The first six months of fiscal 2019 compared with the same period of 2018(20180630)
The net licensing revenues of this company decreased about 11% (10% for 2Q) primarily attributable to sales of certain brands and decrease of 9% (7%for 2Q) in comparable licence such as men’s and women’s apparels.
The fiscal 2018 compared with 2017(20171231)
The net licensing revenues of this company decreased about 11% primarily attributable to sales of certain brands and decrease of 7% in comparable licence such as men’s and women’s apparels.
The first six months of fiscal 2018 compared with the same period of 2017
The net licensing revenues of this company decreased about 11% primarily attributable to sales of certain brands and decrease in men’s and women’s apparels offset by increase in home products’ licensing.
Fiscal 2017 compared with 2016
The net licensing revenues of this company decreased about 3% primarily attributable to sales of certain brands and decrease in men’s and women’s apparels offset by increase in home and entertainments brands’ licensing.
Fiscal 2016compared with 2015
The organic licensing revenues of this company increased about 1% primarily attributable to increase in entertainment’s brands offset by decrease in men’s and women’s apparels and home brands’ licensing.
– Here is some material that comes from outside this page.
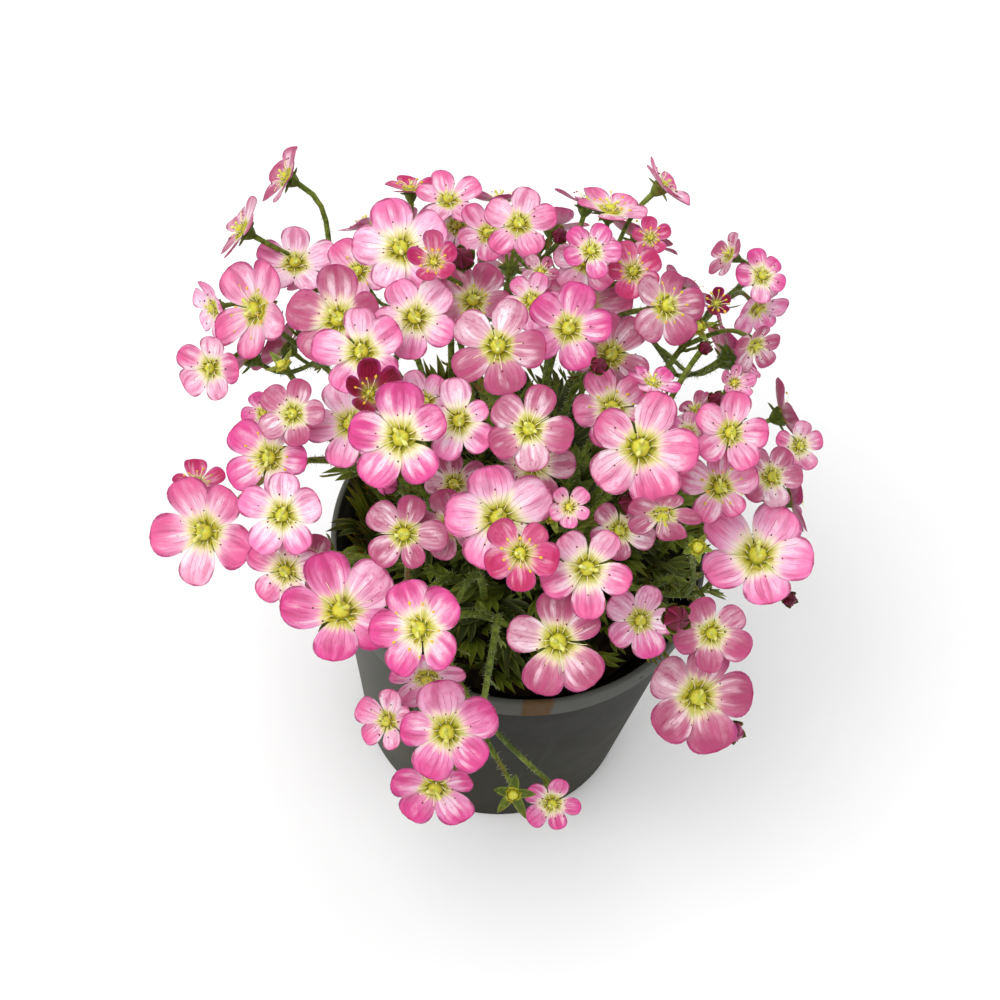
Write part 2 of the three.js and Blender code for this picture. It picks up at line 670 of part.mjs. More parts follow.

This company’ operating margin is about 44% in 2017(intangible asset amortization included) down from about 52% of fiscal 2014 as a result of decreased sales and increasing account receivable’s reserves and write-off. And this margin continued to decline in 2018 to about 38%.
Stock price
This stock currently has an enterprise price/EBI ratio of 15 ($0.3). We think that its stock is being relatively overvalued considering that the significant decrease in its revenue and value of its brands may not be able to explain this relatively high ratio than its peers.